DocketNumber: 3319
Citation Numbers: 140 P. 1142, 42 Okla. 151, 1914 OK 674, 1914 Okla. LEXIS 315
Judges: Harrison
Filed Date: 5/12/1914
Status: Precedential
Modified Date: 10/19/2024
This was an action prosecuted by D. W. Weldon, county attorney of Payne county, in the name of the state of Oklahoma, upon complaint of Susie M. Robinson against Nicholas A. Anderson, as the father of an illegitimate child. The action was sought to be brought under article 3, c. 13, Comp. Laws 1909 (article 3, c. 55, Rev. Laws 1910), upon the following complaint, omitting the caption, to wit:
"Susie M. Robinson, of lawful age, being first duly sworn deposes and says: That on the 6th day of April, 1909, she was delivered of a bastard child in the county of Payne and state of Oklahoma; that said child is living and in her custody and under her control at this time; that Nicholas A. Anderson. of the county, of Payne and state of Oklahoma, is the father thereof. Further affiant saith not. Susie M. Robinson.
"Subscribed and sworn to before me this 24th day of January, 1911. W. H. Wilcox, County Judge." *Page 153
Afterwards, upon a warrant for his arrest, the defendant was brought into court and placed under a $500 bond for his appearance at the next term of court. When the cause came on for trial at the following term, defendant demurred to the complaint on the ground that it neither stated facts sufficient to constitute an offense against the state nor facts sufficient to constitute a cause of action against him. Demurrer was overruled, and defendant excepted. Whereupon defendant filed what he styled a "plea in bar," wherein he sought to set up a settlement with complainant, and wherein he pleaded a written release signed by complainant, purporting to be an acknowledged receipt in full settlement, and demanded a jury to try the issues of fact; the state having filed a reply to the so-called plea in bar, wherein it was alleged that the receipt set out in defendant's plea had been obtained through duress and coercion. The court denied defendant the right of trial by jury and proceeded to try the cause and render judgment in the sum of $900 to be paid by defendant to complainant according to the terms set forth in the judgment, and from such judgment defendant appeals.

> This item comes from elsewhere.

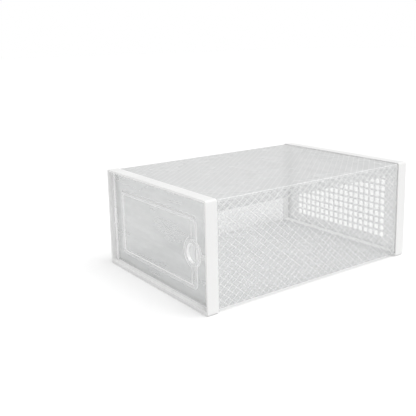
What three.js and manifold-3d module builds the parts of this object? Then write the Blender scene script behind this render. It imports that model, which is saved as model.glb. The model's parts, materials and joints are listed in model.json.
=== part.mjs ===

We think the court erred both in overruling the demurrer to the sufficiency of the complaint and in denying defendant the right to have the issue of fact as to whether settlement had been made with complainant, and as to whether such settlement was obtained through duress, submitted to a jury.
It might be well in this connection to state that no such plea as a formal plea in bar is prescribed by our statute. Proceedings under article 3, supra, have been construed to be a special proceeding in the form of a civil action. See Bell v.Territory,
Section 4736, Rev. Laws 1910, is as follows:
'The only pleadings allowed are: First. The petition by the plaintiff. Second. The answer or demurrer by the defendant. Third. The demurrer or reply by the plaintiff. Fourth. The demurrer by the defendant to the reply of the plaintiff." *Page 154
Hence, if defendant's plea was sufficient for any purpose, it would be as an answer to the plaintiff's complaint, and, from an examination of the plea in question, we think it sufficient to state a defense to such complaint, provided, of course, such complaint be treated as stating facts sufficient to give the court jurisdiction of the subject-matter, and should therefore be treated as an answer to such complaint. However, we think the complaint is insufficient upon demurrer to constitute a cause of action over which the court had jurisdiction.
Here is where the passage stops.